◆ PROBLEM REQUIREMENTS
The data below needs to be returned exactly, line for line.

◆ RECORDED INFORMATION
____

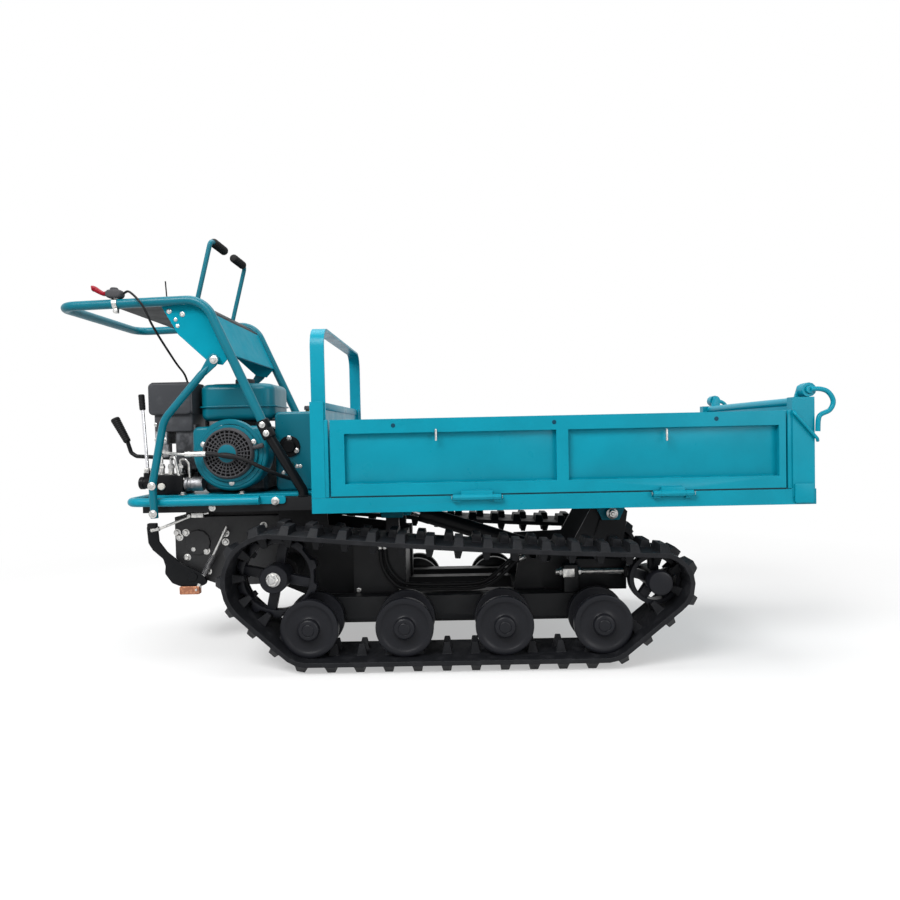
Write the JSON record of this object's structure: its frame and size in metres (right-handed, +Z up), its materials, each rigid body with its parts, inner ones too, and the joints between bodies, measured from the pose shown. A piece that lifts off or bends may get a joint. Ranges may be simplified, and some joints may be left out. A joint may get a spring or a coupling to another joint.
{
  "type": "tracked mini dumper",
  "caption": "Walk-behind tracked carrier with a tipping drop-side bed, rubber tracks, an open petrol engine and a U-shaped handle.",
  "frame": {"origin": "on the ground, under the middle of the machine's length and width", "axes": "+X towards the dump end, +Y to the operator's left, +Z up"},
  "size_m": [2.018, 0.74, 1.16],
  "materials": {
    "teal_paint": "glossy powder coat",
    "black_paint": "satin",
    "black_rubber": "matte",
    "black_plastic": "matte",
    "cast_metal": "cast",
    "chrome": "polished"
  },
  "bodies": {
    "chassis": {"chassis_frame": "black_paint", "gearbox": "black_paint", "brake_arm": "black_paint", "track_beam_right": "black_paint", "track_tensioner_right": "black_paint", "rubber_track_right": "black_rubber", "drive_sprocket_right": "black_paint", "idler_wheel_right": "black_paint", "road_roller_right_1": "black_paint", "road_roller_right_2": "black_paint", "road_roller_right_3": "black_paint", "road_roller_right_4": "black_paint", "track_beam_left": "black_paint", "track_tensioner_left": "black_paint", "rubber_track_left": "black_rubber", "drive_sprocket_left": "black_paint", "idler_wheel_left": "black_paint", "road_roller_left_1": "black_paint", "road_roller_left_2": "black_paint", "road_roller_left_3": "black_paint", "road_roller_left_4": "black_paint", "engine_deck": "teal_paint", "engine_block": "cast_metal", "blower_housing": "teal_paint", "recoil_starter": "black_plastic", "fuel_tank": "teal_paint", "air_cleaner": "black_plastic", "muffler": "cast_metal", "oil_tank": "teal_paint", "belt_guard": "black_paint", "valve_block": "cast_metal", "valve_lever": "chrome", "gear_lever": "black_paint", "rear_bumper": "teal_paint", "handlebar": "teal_paint", "console_plate": "teal_paint", "throttle_lever": "black_plastic", "handle_strut_right": "black_paint", "handle_brace_right": "teal_paint", "steering_lever_right": "teal_paint", "handle_strut_left": "black_paint", "handle_brace_left": "teal_paint", "steering_lever_left": "teal_paint", "throttle_cable": "black_rubber", "pressure_hose": "black_rubber", "cylinder_hose_1": "black_rubber", "cylinder_hose_2": "black_rubber"},
    "bed": {"bed_frame": "teal_paint", "headboard": "teal_paint"},
    "side_gate_right": {"side_gate_right": "teal_paint"},
    "side_gate_left": {"side_gate_left": "teal_paint"},
    "tailgate": {"tailgate": "teal_paint"},
    "cylinder_barrel": {"cylinder_barrel": "black_paint"},
    "cylinder_rod": {"cylinder_rod": "chrome"}
  },
  "joints": [
    {"name": "bed_tilt", "type": "hinge", "parent": "chassis", "child": "bed", "pos_m": [0.49, 0, 0.366], "axis": [0, 1, 0], "range_deg": [0, 40]},
    {"name": "side_gate_right_hinge", "type": "hinge", "parent": "bed", "child": "side_gate_right", "pos_m": [0.3145, -0.339, 0.437], "axis": [1, 0, 0], "range_deg": [0, 135]},
    {"name": "side_gate_left_hinge", "type": "hinge", "parent": "bed", "child": "side_gate_left", "pos_m": [0.3145, 0.339, 0.437], "axis": [-1, 0, 0], "range_deg": [0, 135]},
    {"name": "tailgate_hinge", "type": "hinge", "parent": "bed", "child": "tailgate", "pos_m": [0.947, 0, 0.69], "axis": [0, -1, 0], "range_deg": [0, 90]},
    {"name": "cylinder_swing", "type": "hinge", "parent": "chassis", "child": "cylinder_barrel", "pos_m": [0.3, 0, 0.245], "axis": [0, 1, 0], "range_deg": [0, 45.3]},
    {"name": "cylinder_stroke", "type": "slide", "parent": "cylinder_barrel", "child": "cylinder_rod", "axis": [-0.951, 0, 0.3091], "range_m": [0, 0.149]}
  ],
  "couplings": [
    {"joint": "cylinder_swing", "follows": "bed_tilt", "ratio": 1.1299},
    {"joint": "cylinder_stroke", "follows": "bed_tilt", "m_per_rad": 0.2114}
  ]
}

____

◆ OUTPUT BELOW
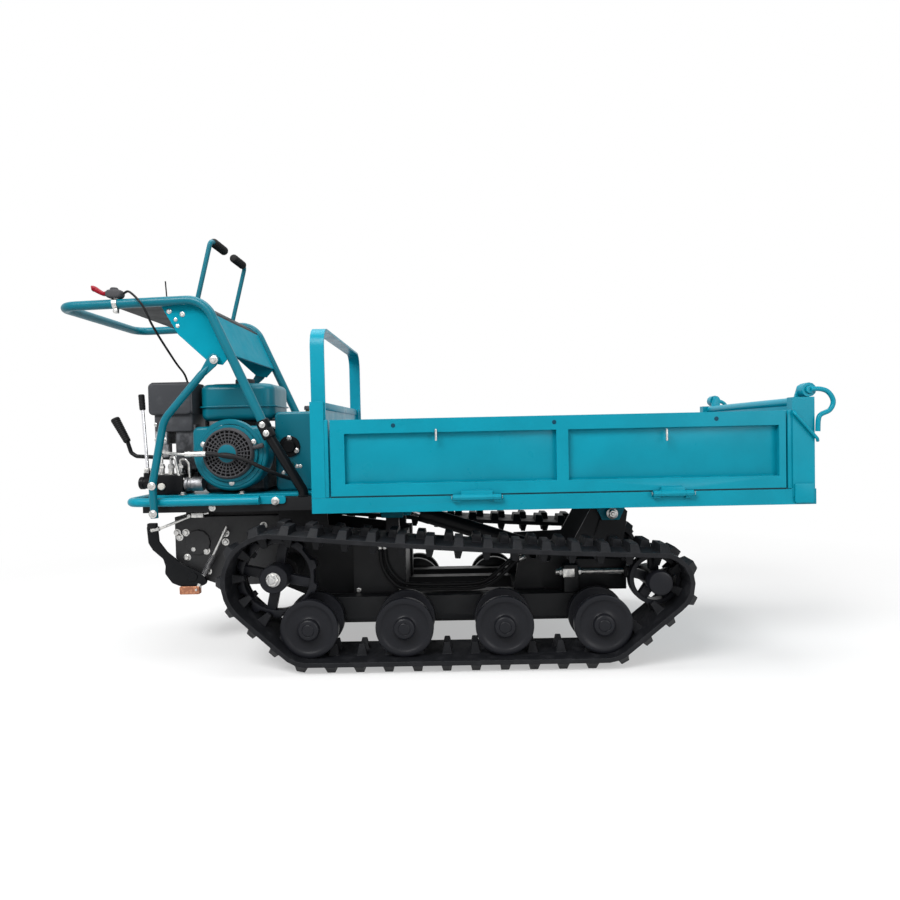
Write the JSON record of this object's structure: its frame and size in metres (right-handed, +Z up), its materials, each rigid body with its parts, inner ones too, and the joints between bodies, measured from the pose shown. A piece that lifts off or bends may get a joint. Ranges may be simplified, and some joints may be left out. A joint may get a spring or a coupling to another joint.
{
  "type": "tracked mini dumper",
  "caption": "Walk-behind tracked carrier with a tipping drop-side bed, rubber tracks, an open petrol engine and a U-shaped handle.",
  "frame": {"origin": "on the ground, under the middle of the machine's length and width", "axes": "+X towards the dump end, +Y to the operator's left, +Z up"},
  "size_m": [2.018, 0.74, 1.16],
  "materials": {
    "teal_paint": "glossy powder coat",
    "black_paint": "satin",
    "black_rubber": "matte",
    "black_plastic": "matte",
    "cast_metal": "cast",
    "chrome": "polished"
  },
  "bodies": {
    "chassis": {"chassis_frame": "black_paint", "gearbox": "black_paint", "brake_arm": "black_paint", "track_beam_right": "black_paint", "track_tensioner_right": "black_paint", "rubber_track_right": "black_rubber", "drive_sprocket_right": "black_paint", "idler_wheel_right": "black_paint", "road_roller_right_1": "black_paint", "road_roller_right_2": "black_paint", "road_roller_right_3": "black_paint", "road_roller_right_4": "black_paint", "track_beam_left": "black_paint", "track_tensioner_left": "black_paint", "rubber_track_left": "black_rubber", "drive_sprocket_left": "black_paint", "idler_wheel_left": "black_paint", "road_roller_left_1": "black_paint", "road_roller_left_2": "black_paint", "road_roller_left_3": "black_paint", "road_roller_left_4": "black_paint", "engine_deck": "teal_paint", "engine_block": "cast_metal", "blower_housing": "teal_paint", "recoil_starter": "black_plastic", "fuel_tank": "teal_paint", "air_cleaner": "black_plastic", "muffler": "cast_metal", "oil_tank": "teal_paint", "belt_guard": "black_paint", "valve_block": "cast_metal", "valve_lever": "chrome", "gear_lever": "black_paint", "rear_bumper": "teal_paint", "handlebar": "teal_paint", "console_plate": "teal_paint", "throttle_lever": "black_plastic", "handle_strut_right": "black_paint", "handle_brace_right": "teal_paint", "steering_lever_right": "teal_paint", "handle_strut_left": "black_paint", "handle_brace_left": "teal_paint", "steering_lever_left": "teal_paint", "throttle_cable": "black_rubber", "pressure_hose": "black_rubber", "cylinder_hose_1": "black_rubber", "cylinder_hose_2": "black_rubber"},
    "bed": {"bed_frame": "teal_paint", "headboard": "teal_paint"},
    "side_gate_right": {"side_gate_right": "teal_paint"},
    "side_gate_left": {"side_gate_left": "teal_paint"},
    "tailgate": {"tailgate": "teal_paint"},
    "cylinder_barrel": {"cylinder_barrel": "black_paint"},
    "cylinder_rod": {"cylinder_rod": "chrome"}
  },
  "joints": [
    {"name": "bed_tilt", "type": "hinge", "parent": "chassis", "child": "bed", "pos_m": [0.49, 0, 0.366], "axis": [0, 1, 0], "range_deg": [0, 40]},
    {"name": "side_gate_right_hinge", "type": "hinge", "parent": "bed", "child": "side_gate_right", "pos_m": [0.3145, -0.339, 0.437], "axis": [1, 0, 0], "range_deg": [0, 135]},
    {"name": "side_gate_left_hinge", "type": "hinge", "parent": "bed", "child": "side_gate_left", "pos_m": [0.3145, 0.339, 0.437], "axis": [-1, 0, 0], "range_deg": [0, 135]},
    {"name": "tailgate_hinge", "type": "hinge", "parent": "bed", "child": "tailgate", "pos_m": [0.947, 0, 0.69], "axis": [0, -1, 0], "range_deg": [0, 90]},
    {"name": "cylinder_swing", "type": "hinge", "parent": "chassis", "child": "cylinder_barrel", "pos_m": [0.3, 0, 0.245], "axis": [0, 1, 0], "range_deg": [0, 45.3]},
    {"name": "cylinder_stroke", "type": "slide", "parent": "cylinder_barrel", "child": "cylinder_rod", "axis": [-0.951, 0, 0.3091], "range_m": [0, 0.149]}
  ],
  "couplings": [
    {"joint": "cylinder_swing", "follows": "bed_tilt", "ratio": 1.1299},
    {"joint": "cylinder_stroke", "follows": "bed_tilt", "m_per_rad": 0.2114}
  ]
}